7) Çevrecilik ilkesi: Çevre, “Vatanımız” demek olduğuna göre, toprağımızı, suyumuzu, havamızı, hayvanlarımızı ve bitkilerimizi ve tabiî ecdat mirası eserleri de korumak her Türkçünün vazifesidir.
8) Dilimizi korumak: 20. yüzyılın başlarında nasıl Türkçüler Türkçeyi Arapçanın ve Farsçanın istilâsından kurtarmışlarsa, bugün de İngilizcenin saldırısından korumaları gerekir. Şüphesiz Türkçeleşmiş, fakat kökü yabancı kelimeleri atacak değiliz; bu, hem dilimizi fakirleştirir, hem de bir neslin öbür nesli anlayamamasına sebep olur.
9) Eğitim: Bir milletin kalkınması iyi eğitilmiş kuşaklarla mümkündür. Bugünkü eğitimle değil.
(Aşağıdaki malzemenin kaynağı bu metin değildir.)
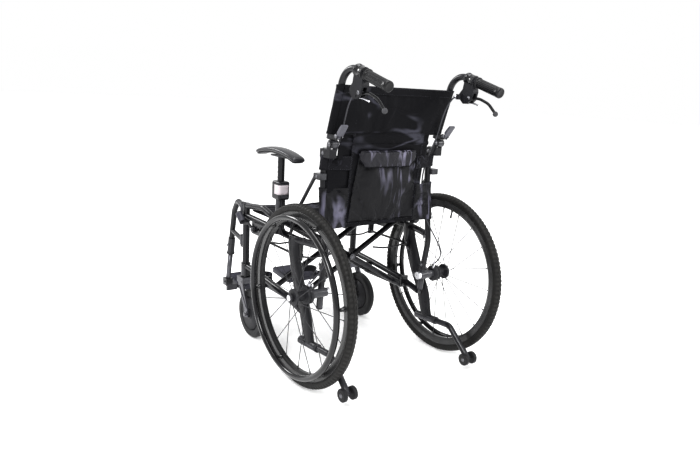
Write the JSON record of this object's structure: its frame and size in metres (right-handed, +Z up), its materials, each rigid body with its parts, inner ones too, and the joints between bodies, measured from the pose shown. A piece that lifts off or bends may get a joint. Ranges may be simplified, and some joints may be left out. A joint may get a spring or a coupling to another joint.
{
  "type": "manual wheelchair",
  "caption": "Folding self-propelled wheelchair with spoked rear wheels, hand rims, attendant brakes, sling seat and back, arm rests, swing-away foot hangers and anti-tippers",
  "frame": {"origin": "centre of the bounding box's base, on the floor", "axes": "+Z up, front toward -Y, the sitter's left side toward +X; lengthwise is Y, axle lines along X"},
  "size_m": [0.658, 1.0322, 0.9614],
  "materials": {
    "frame_black": "satin black powder coat",
    "bare_steel": "bright zinc",
    "silver_paint": "silver paint",
    "rim_black": "gloss black",
    "gloss_black": "gloss black",
    "black_plastic": "moulded black",
    "grey_plastic": "moulded dark grey",
    "foot_plastic": "moulded black, ribbed",
    "pad_black": "skinned foam",
    "grip_rubber": "ribbed",
    "castor_rubber": "solid moulding",
    "tyre": "black, fine tread",
    "cable_sheath": "smooth sheath",
    "nylon": "black woven nylon"
  },
  "bodies": {
    "left_frame": {"left_side_frame": "frame_black", "left_back_cane": "frame_black", "left_axle": "bare_steel", "left_hub_brake": "black_plastic", "left_brake_cable": "cable_sheath", "back_lower": "nylon", "back_pocket": "nylon"},
    "right_frame": {"right_side_frame": "frame_black", "right_back_cane": "frame_black", "right_axle": "bare_steel", "right_hub_brake": "black_plastic", "right_brake_cable": "cable_sheath"},
    "brace_a": {"brace_left_hinged": "frame_black"},
    "brace_b": {"brace_right_hinged": "frame_black"},
    "seat": {"seat_sling": "nylon"},
    "left_upper_back": {"left_upper_cane": "frame_black", "left_grip": "grip_rubber", "left_brake_body": "black_plastic", "back_upper": "nylon"},
    "left_fold_lever": {"left_fold_lever": "grey_plastic"},
    "left_brake_lever": {"left_brake_lever": "gloss_black"},
    "left_brake_latch": {"left_brake_latch": "bare_steel"},
    "left_wheel": {"left_tyre": "tyre", "left_rim": "rim_black", "left_spokes": "bare_steel", "left_hub": "black_plastic", "left_handrim": "gloss_black"},
    "left_fork": {"left_fork": "silver_paint"},
    "left_castor_wheel": {"left_castor_wheel": "castor_rubber"},
    "left_lock_lever": {"left_lock_lever": "black_plastic"},
    "left_lock_shoe": {"left_lock_shoe": "bare_steel"},
    "left_hanger": {"left_hanger": "frame_black"},
    "left_footplate": {"left_footplate": "foot_plastic"},
    "left_arm": {"left_arm_post": "frame_black", "left_arm_pad": "pad_black"},
    "left_anti_tip_tube": {"left_anti_tip_tube": "frame_black"},
    "left_anti_tip_wheels": {"left_anti_tip_wheels": "castor_rubber"},
    "left_links": {"left_links": "bare_steel"},
    "right_upper_back": {"right_upper_cane": "frame_black", "right_grip": "grip_rubber", "right_brake_body": "black_plastic"},
    "right_fold_lever": {"right_fold_lever": "grey_plastic"},
    "right_brake_lever": {"right_brake_lever": "gloss_black"},
    "right_brake_latch": {"right_brake_latch": "bare_steel"},
    "right_wheel": {"right_tyre": "tyre", "right_rim": "rim_black", "right_spokes": "bare_steel", "right_hub": "black_plastic", "right_handrim": "gloss_black"},
    "right_fork": {"right_fork": "silver_paint"},
    "right_castor_wheel": {"right_castor_wheel": "castor_rubber"},
    "right_lock_lever": {"right_lock_lever": "black_plastic"},
    "right_lock_shoe": {"right_lock_shoe": "bare_steel"},
    "right_hanger": {"right_hanger": "frame_black"},
    "right_footplate": {"right_footplate": "foot_plastic"},
    "right_arm": {"right_arm_post": "frame_black", "right_arm_pad": "pad_black"},
    "right_anti_tip_tube": {"right_anti_tip_tube": "frame_black"},
    "right_anti_tip_wheels": {"right_anti_tip_wheels": "castor_rubber"},
    "right_links": {"right_links": "bare_steel"}
  },
  "joints": [
    {"name": "frame_fold", "type": "hinge", "parent": "left_frame", "child": "brace_a", "pos_m": [0.217, 0.0181, 0.212], "axis": [0, 1, 0], "range_deg": [0, 43], "deforming": ["back_lower", "back_pocket", "back_upper", "seat_sling"]},
    {"name": "brace_cross", "type": "hinge", "parent": "brace_a", "child": "brace_b", "pos_m": [0, 0.0181, 0.33758], "axis": [0, 1, 0], "range_deg": [-86.01, 0]},
    {"name": "right_frame_hinge", "type": "hinge", "parent": "brace_b", "child": "right_frame", "pos_m": [-0.217, 0.0181, 0.212], "axis": [0, 1, 0], "range_deg": [0, 43.01]},
    {"name": "seat_level", "type": "hinge", "parent": "brace_b", "child": "seat", "pos_m": [0.215, -0.0119, 0.462], "axis": [0, 1, 0], "range_deg": [0, 43.01]},
    {"name": "left_back_fold", "type": "hinge", "parent": "left_frame", "child": "left_upper_back", "pos_m": [0.21, 0.2621, 0.737], "axis": [-1, 0, 0], "range_deg": [0, 110], "deforming": ["left_brake_cable"]},
    {"name": "left_fold_lever_pull", "type": "hinge", "parent": "left_upper_back", "child": "left_fold_lever", "pos_m": [0.21, 0.2851, 0.758], "axis": [-1, 0, 0], "range_deg": [0, 35], "stiffness_Nm_per_rad": 0.6},
    {"name": "left_brake_squeeze", "type": "hinge", "parent": "left_upper_back", "child": "left_brake_lever", "pos_m": [0.21, 0.3861, 0.886], "axis": [1, 0, 0], "range_deg": [0, 14], "stiffness_Nm_per_rad": 6},
    {"name": "left_latch_lift", "type": "hinge", "parent": "left_upper_back", "child": "left_brake_latch", "pos_m": [0.21, 0.3731, 0.877], "axis": [1, 0, 0], "range_deg": [0, 10], "stiffness_Nm_per_rad": 0.2},
    {"name": "left_wheel_spin", "type": "hinge", "parent": "left_frame", "child": "left_wheel", "pos_m": [0.286, 0.2361, 0.28], "axis": [1, 0, 0], "continuous": true},
    {"name": "left_fork_swivel", "type": "hinge", "parent": "left_frame", "child": "left_fork", "pos_m": [0.24, -0.2179, 0.22], "axis": [0, 0, 1], "continuous": true},
    {"name": "left_castor_spin", "type": "hinge", "parent": "left_fork", "child": "left_castor_wheel", "pos_m": [0.24, -0.1579, 0.088], "axis": [1, 0, 0], "continuous": true},
    {"name": "left_lock", "type": "hinge", "parent": "left_frame", "child": "left_lock_lever", "pos_m": [0.266, -0.1159, 0.408], "axis": [1, 0, 0], "range_deg": [0, 45]},
    {"name": "left_lock_shoe_press", "type": "hinge", "parent": "left_frame", "child": "left_lock_shoe", "pos_m": [0.266, -0.0319, 0.4], "axis": [1, 0, 0], "range_deg": [-13.01, 0]},
    {"name": "left_hanger_swing", "type": "hinge", "parent": "left_frame", "child": "left_hanger", "pos_m": [0.24, -0.2459, 0.4], "axis": [0, 0, 1], "range_deg": [0, 90]},
    {"name": "left_footplate_flip", "type": "hinge", "parent": "left_hanger", "child": "left_footplate", "pos_m": [0.2, -0.4089, 0.112], "axis": [0, 1, 0], "range_deg": [0, 90.01]},
    {"name": "left_arm_raise", "type": "slide", "parent": "left_frame", "child": "left_arm", "axis": [0, 0, 1], "range_m": [0, 0.06]},
    {"name": "left_anti_tip_turn", "type": "hinge", "parent": "left_frame", "child": "left_anti_tip_tube", "pos_m": [0.246, 0.2751, 0.12], "axis": [0, 0.9978, 0.0658], "range_deg": [0, 180]},
    {"name": "left_anti_tip_roll", "type": "hinge", "parent": "left_anti_tip_tube", "child": "left_anti_tip_wheels", "pos_m": [0.246, 0.4451, 0.0425], "axis": [1, 0, 0], "continuous": true},
    {"name": "left_link_swing", "type": "hinge", "parent": "left_frame", "child": "left_links", "pos_m": [0.222, 0.0181, 0.367], "axis": [0, 1, 0], "range_deg": [0, 67.95]},
    {"name": "right_back_fold", "type": "hinge", "parent": "right_frame", "child": "right_upper_back", "pos_m": [-0.21, 0.2621, 0.737], "axis": [-1, 0, 0], "range_deg": [0, 110.01], "deforming": ["right_brake_cable"]},
    {"name": "right_fold_lever_pull", "type": "hinge", "parent": "right_upper_back", "child": "right_fold_lever", "pos_m": [-0.21, 0.2851, 0.758], "axis": [-1, 0, 0], "range_deg": [0, 35], "stiffness_Nm_per_rad": 0.6},
    {"name": "right_brake_squeeze", "type": "hinge", "parent": "right_upper_back", "child": "right_brake_lever", "pos_m": [-0.21, 0.3861, 0.886], "axis": [1, 0, 0], "range_deg": [0, 14], "stiffness_Nm_per_rad": 6},
    {"name": "right_latch_lift", "type": "hinge", "parent": "right_upper_back", "child": "right_brake_latch", "pos_m": [-0.21, 0.3731, 0.877], "axis": [1, 0, 0], "range_deg": [0, 10], "stiffness_Nm_per_rad": 0.2},
    {"name": "right_wheel_spin", "type": "hinge", "parent": "right_frame", "child": "right_wheel", "pos_m": [-0.286, 0.2361, 0.28], "axis": [1, 0, 0], "continuous": true},
    {"name": "right_fork_swivel", "type": "hinge", "parent": "right_frame", "child": "right_fork", "pos_m": [-0.24, -0.2179, 0.22], "axis": [0, 0, 1], "continuous": true},
    {"name": "right_castor_spin", "type": "hinge", "parent": "right_fork", "child": "right_castor_wheel", "pos_m": [-0.24, -0.1579, 0.088], "axis": [1, 0, 0], "continuous": true},
    {"name": "right_lock", "type": "hinge", "parent": "right_frame", "child": "right_lock_lever", "pos_m": [-0.266, -0.1159, 0.408], "axis": [1, 0, 0], "range_deg": [0, 45]},
    {"name": "right_lock_shoe_press", "type": "hinge", "parent": "right_frame", "child": "right_lock_shoe", "pos_m": [-0.266, -0.0319, 0.4], "axis": [1, 0, 0], "range_deg": [-13.01, 0]},
    {"name": "right_hanger_swing", "type": "hinge", "parent": "right_frame", "child": "right_hanger", "pos_m": [-0.24, -0.2459, 0.4], "axis": [0, 0, -1], "range_deg": [0, 90]},
    {"name": "right_footplate_flip", "type": "hinge", "parent": "right_hanger", "child": "right_footplate", "pos_m": [-0.2, -0.4089, 0.112], "axis": [0, -1, 0], "range_deg": [0, 90.01]},
    {"name": "right_arm_raise", "type": "slide", "parent": "right_frame", "child": "right_arm", "axis": [0, 0, 1], "range_m": [0, 0.06]},
    {"name": "right_anti_tip_turn", "type": "hinge", "parent": "right_frame", "child": "right_anti_tip_tube", "pos_m": [-0.246, 0.2751, 0.12], "axis": [0, -0.9978, -0.0658], "range_deg": [0, 180]},
    {"name": "right_anti_tip_roll", "type": "hinge", "parent": "right_anti_tip_tube", "child": "right_anti_tip_wheels", "pos_m": [-0.246, 0.4451, 0.0425], "axis": [1, 0, 0], "continuous": true},
    {"name": "right_link_swing", "type": "hinge", "parent": "right_frame", "child": "right_links", "pos_m": [-0.222, 0.0181, 0.367], "axis": [0, -1, 0], "range_deg": [0, 67.95]}
  ],
  "couplings": [
    {"joint": "brace_cross", "follows": "frame_fold", "ratio": -2},
    {"joint": "right_frame_hinge", "follows": "frame_fold", "ratio": 1},
    {"joint": "seat_level", "follows": "frame_fold", "ratio": 1},
    {"joint": "left_lock_shoe_press", "follows": "left_lock", "ratio": -0.28889},
    {"joint": "left_footplate_flip", "follows": "frame_fold", "ratio": 2.093},
    {"joint": "left_link_swing", "follows": "frame_fold", "ratio": 1.58},
    {"joint": "right_lock_shoe_press", "follows": "right_lock", "ratio": -0.28889},
    {"joint": "right_footplate_flip", "follows": "frame_fold", "ratio": 2.093},
    {"joint": "right_link_swing", "follows": "frame_fold", "ratio": 1.58},
    {"joint": "right_back_fold", "follows": "left_back_fold", "ratio": 1}
  ]
}
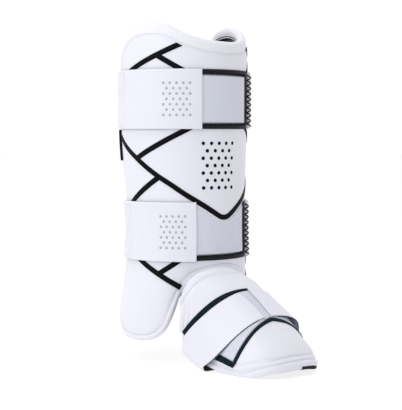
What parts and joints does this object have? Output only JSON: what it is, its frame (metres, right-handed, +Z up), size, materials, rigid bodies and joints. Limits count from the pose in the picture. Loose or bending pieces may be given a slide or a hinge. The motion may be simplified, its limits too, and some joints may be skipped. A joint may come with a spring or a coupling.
{
  "type": "batter leg guard",
  "caption": "Worn padded shin guard with rolled cuff, ankle flap, calf straps closed on hook-and-loop panels, black trim lines and a strapped padded foot guard.",
  "frame": {"origin": "on the leg's axis, at the height midway between the two calf straps, 209 mm above the ground under the shoe", "axes": "+Z up along the shin, -Y towards the toe, +X to the side opposite the ankle flap"},
  "size_m": [0.1472, 0.2419, 0.361],
  "materials": {
    "cover": "satin white synthetic cover over foam",
    "cuff": "soft white knit collar",
    "lining": "black brushed lining",
    "trim": "black welded film, slightly glossy",
    "loop": "grey-blue brushed loop",
    "elastic": "white woven elastic",
    "tab": "smooth white synthetic"
  },
  "bodies": {
    "root": {"shin_shell": "cover", "top_cuff": "cuff", "shin_lining": "lining", "trim_chevron": "trim", "trim_top_long_left": "trim", "trim_top_branch_left": "trim", "trim_upper_arm_left": "trim", "trim_lower_arm_left": "trim", "trim_ankle_long_left": "trim", "trim_ankle_branch_left": "trim", "trim_top_long_right": "trim", "trim_top_branch_right": "trim", "trim_upper_arm_right": "trim", "trim_lower_arm_right": "trim", "trim_ankle_long_right": "trim", "trim_ankle_branch_right": "trim", "trim_rear_edge": "trim", "upper_loop_panel": "loop", "upper_panel_binding": "trim", "lower_loop_panel": "loop", "lower_panel_binding": "trim", "upper_strap_band": "elastic", "upper_strap_tab": "tab", "lower_strap_band": "elastic", "lower_strap_tab": "tab", "foot_pad": "cover", "foot_lining": "lining", "foot_loop_panel": "loop", "foot_trim_front": "trim", "foot_trim_rear": "trim", "foot_trim_low_left": "trim", "foot_trim_low_right": "trim", "foot_strap": "tab", "ankle_tab": "lining"}
  },
  "joints": []
}
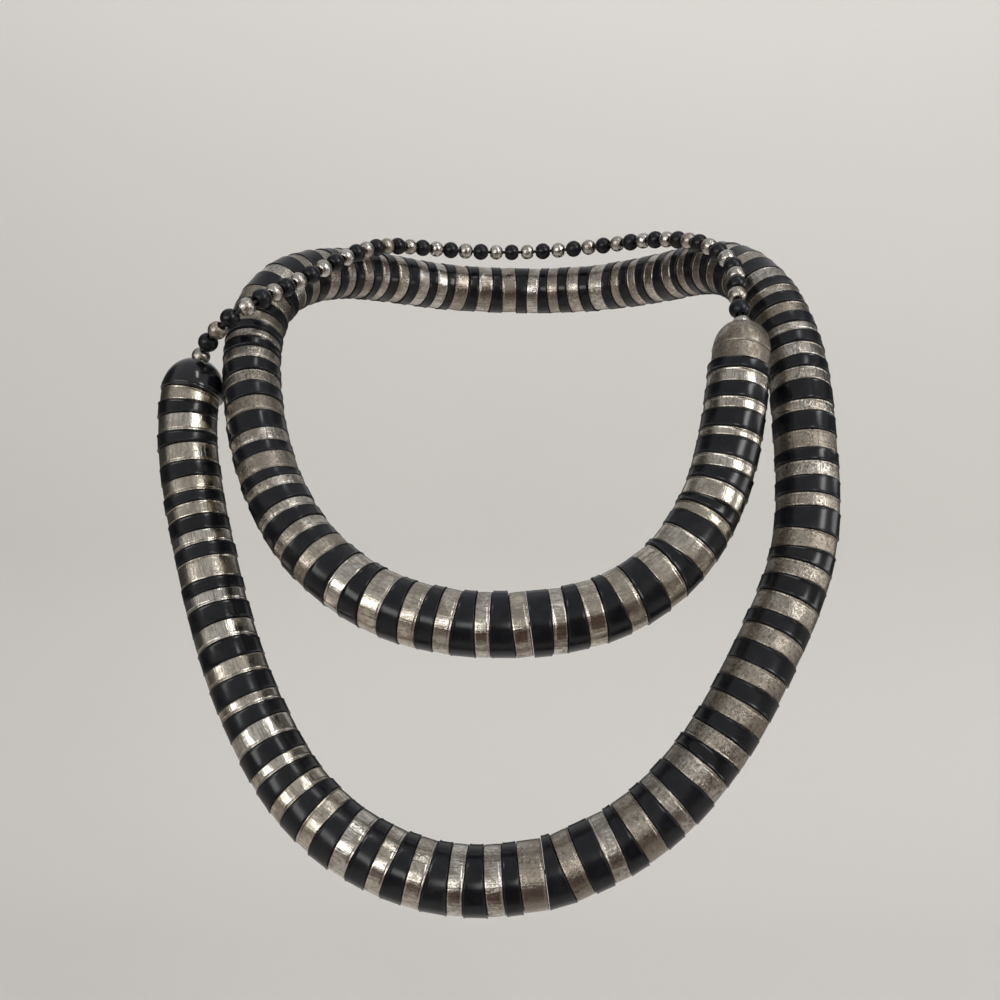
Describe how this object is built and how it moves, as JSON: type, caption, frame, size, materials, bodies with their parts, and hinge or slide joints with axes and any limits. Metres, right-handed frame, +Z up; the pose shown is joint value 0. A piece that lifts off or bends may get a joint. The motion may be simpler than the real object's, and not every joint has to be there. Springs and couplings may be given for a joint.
{
  "type": "disc bead necklace",
  "caption": "Closed necklace worn twice round the neck: a thick rope of black discs and metal rings with a dome and a metal cap at its ends, joined behind the neck by small round beads.",
  "frame": {"origin": "the inner side of the rope at the nape, where it rests on the back of the neck", "axes": "+X towards the wearer's left, +Y towards the back, +Z up; the chest side faces -Y"},
  "size_m": [0.1927, 0.1403, 0.1961],
  "materials": {
    "silver_discs": "worn silver-tone sheet with brown tarnish",
    "black_discs": "satin black",
    "black_end_cap": "polished black",
    "silver_end_cap": "dull tarnished silver tone",
    "silver_beads": "polished with tarnish",
    "black_beads": "polished black",
    "thread": "waxed cord"
  },
  "bodies": {
    "root": {"silver_discs": "silver_discs", "black_discs": "black_discs", "black_end_cap": "black_end_cap", "silver_end_cap": "silver_end_cap", "silver_beads": "silver_beads", "black_beads": "black_beads", "thread": "thread"}
  },
  "joints": []
}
En yeni metotlarla (“üretici/yaratıcı” düşünüş başta) ve tekniklerle (bilgisayardan “Sanal gerçek” yollarına kadar) kullanılmalı, yabancı diller iyi öğretilmeli (ama “Yabancı dille eğitim” yanlışına son vererek).
10) Çoğulcu (çoğunlukçuluğu da gözeterek) demokratik, dürüst ve iyi bir yönetim için Türkçüler öncülük yapmalı.
11) Yarınları iyi plânlamayı, alternatif stratejilerle uygulamaya geçip hazırlıklı olmayı Türkçüler bayrak yapmalı, “yumurta kapıya geldikten sonra davranma”nın, Türklüğü felâket uçurumlarına sürükleyeceğini bilmeli, öğretmeli.
12) Zararlı akımlara (faşizm, komünizm, “beynelmilelleşme” anlamında globalleşme ve uyuşturucu salgınına) karşı Türkçüler mücadele vermeli, Türkçülüğü dinci-lâikçi, alevî-sünnî ve etnik bölücülük gibi kutuplaşmalara itenlere karşı uyanık olmalı, krizlerde, anarşiye gidecek yollara sapmadan kararlı bir yön tutturmayı ilke yapmalı.İşte, bundan 60 yıl önce de bu ilkeler uğruna mücadele vermiş, eziyet çekmiş, fakat yılmamıştık.1944 olaylarını anarken, ne uğruna yapıldığını unutmama dileğimle, bugün hayatta olmayan Türkçüleri rahmetle yâd ediyorum.